Tupac Shakur Legacy
- Tupac Shakur Legacy book cover
- Author: Jamal Joseph
- Language: English
- Genre: Biography
- Publisher: Simon & Schuster
- Publication date: August 16, 2006
- Media type: Print (Hardcover)
- ISBN: 0-7432-9260-X
- OCLC: 138436160
- Dewey Decimal: 782.421649092 B 22
- LC Class: ML420.S529 J67 2006

= Tupac Shakur Legacy =

2006 biography by Jamal Joseph

Tupac Shakur Legacy is an official interactive biography of Tupac Shakur released on August 16, 2006. The author of the book is Jamal Joseph, a friend of the Shakur family, Shakur's godfather, and a former Black Panther Party member, now a professor of film at Columbia University.
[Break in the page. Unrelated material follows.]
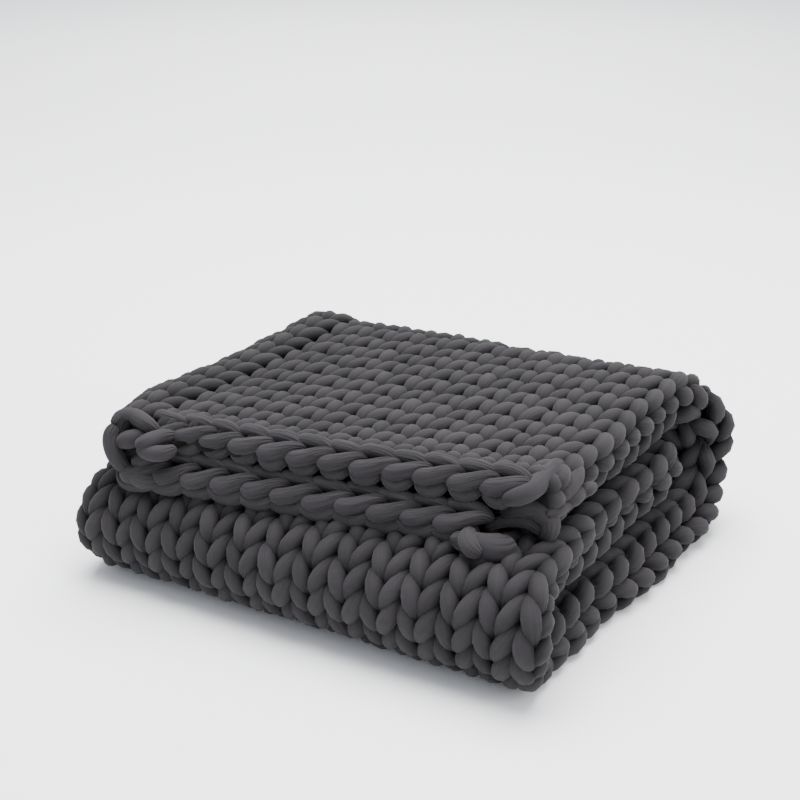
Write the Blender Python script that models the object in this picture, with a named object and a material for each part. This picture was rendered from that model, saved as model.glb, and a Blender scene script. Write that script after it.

The book is published by Atria Books a division of Simon & Schuster. It features unseen family photographs, intimate stories, and over 20 removable reproductions of his handwritten song lyrics, contracts, scripts, poetry, and other personal papers.

The book includes a 60-minute interview CD with Tupac along with many reproductions. The reproductions include replicas of Tupac's personal notebooks, letters and written plans, along with directions to where Tupac's ashes were said to be spread.